To switch to a different branch, use the “git checkout” command followed by the name of the branch you want to switch to. For example, to switch to the “my-feature-branch” branch, you would type “git checkout my-feature-branch”.
How do I merge Git branches?
To merge two branches, first switch to the branch you want to merge into, then use the “git merge” command followed by the name of the branch you want to merge. For example, to merge the “my-feature-branch” into the “main” branch, you would switch to the “main” branch with “git checkout main”, then run “git merge my-feature-branch”.
What is the best Git branching model?
The best Git branching model depends on your team’s specific needs and workflow. However, a popular and effective model is the “Gitflow” model, which uses a “develop” branch for ongoing development and a “master” branch for stable releases. It also includes feature, release, and hotfix branches for more granular development and management.
What are some best practices for Git branching?
Some best practices for Git branching include setting up clear naming conventions, establishing guidelines for when to create new branches, using a consistent branching model, and regularly merging and deleting branches to keep the codebase clean and organized.
What are some common problems that can arise with Git branching?

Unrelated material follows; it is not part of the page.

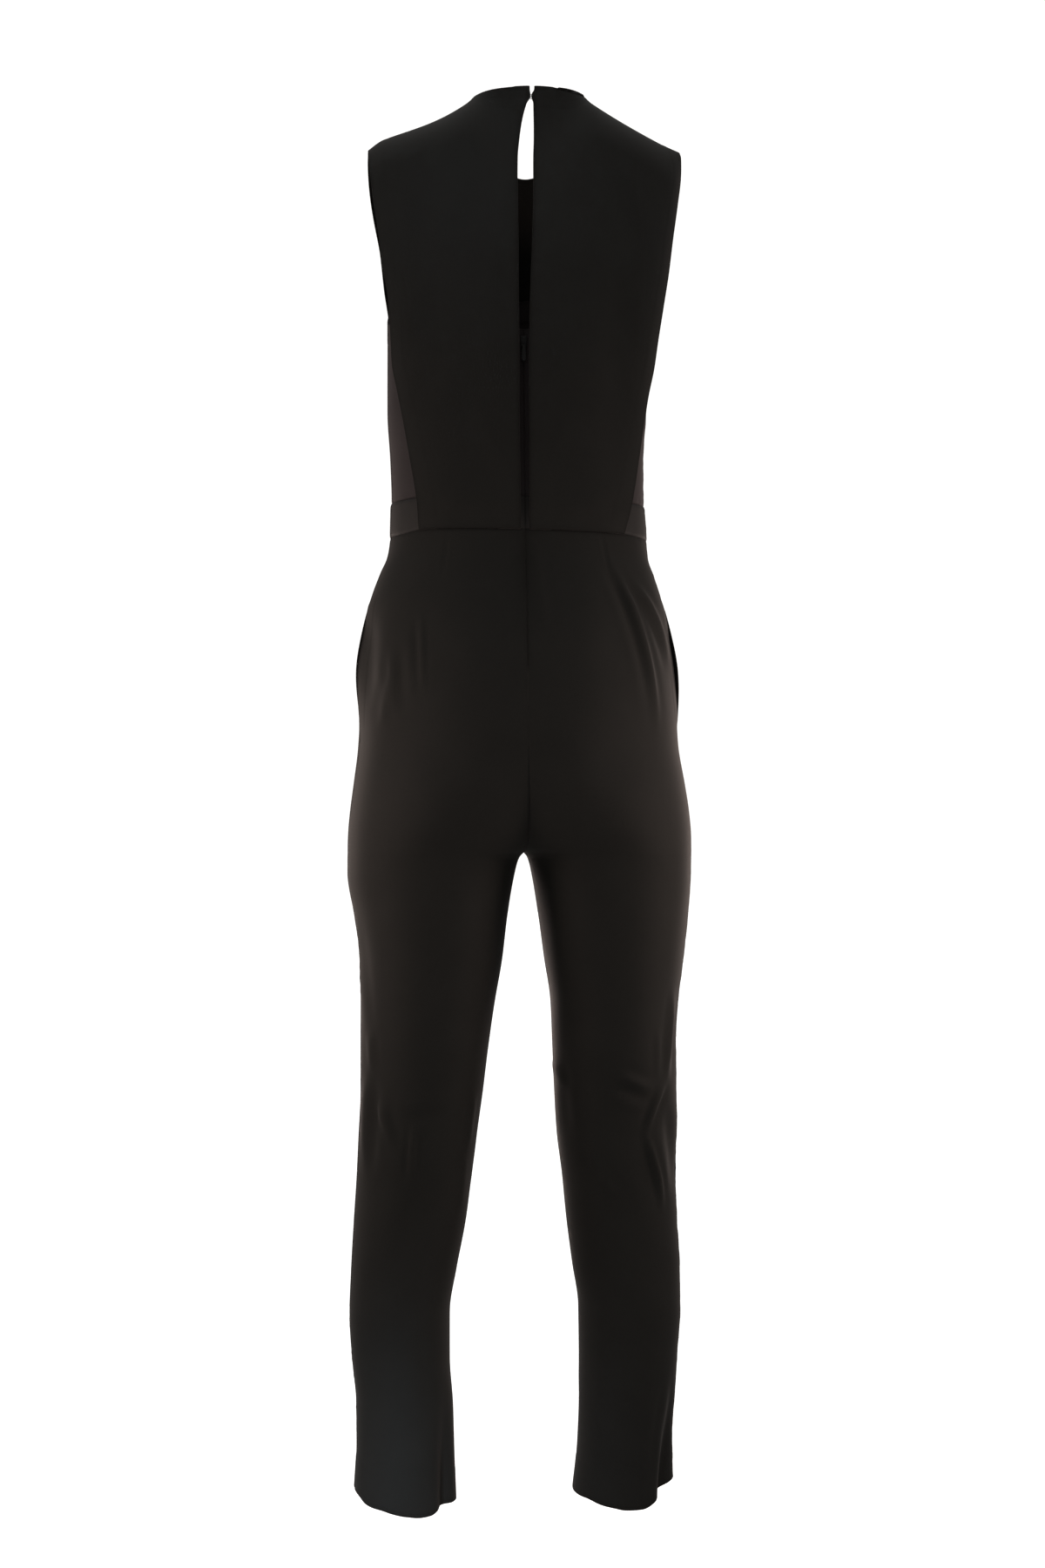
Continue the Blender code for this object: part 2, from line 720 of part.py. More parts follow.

Common problems with Git branching include merge conflicts, losing work due to improperly managed branches, and difficulty collaborating with team members who have different workflows. To avoid these issues, it’s important to establish clear branching guidelines and communication channels, and to regularly review and refactor your branching strategy.
By following best practices and being mindful of potential issues, you can use Git branches to their fullest potential and achieve a more efficient and organized workflow.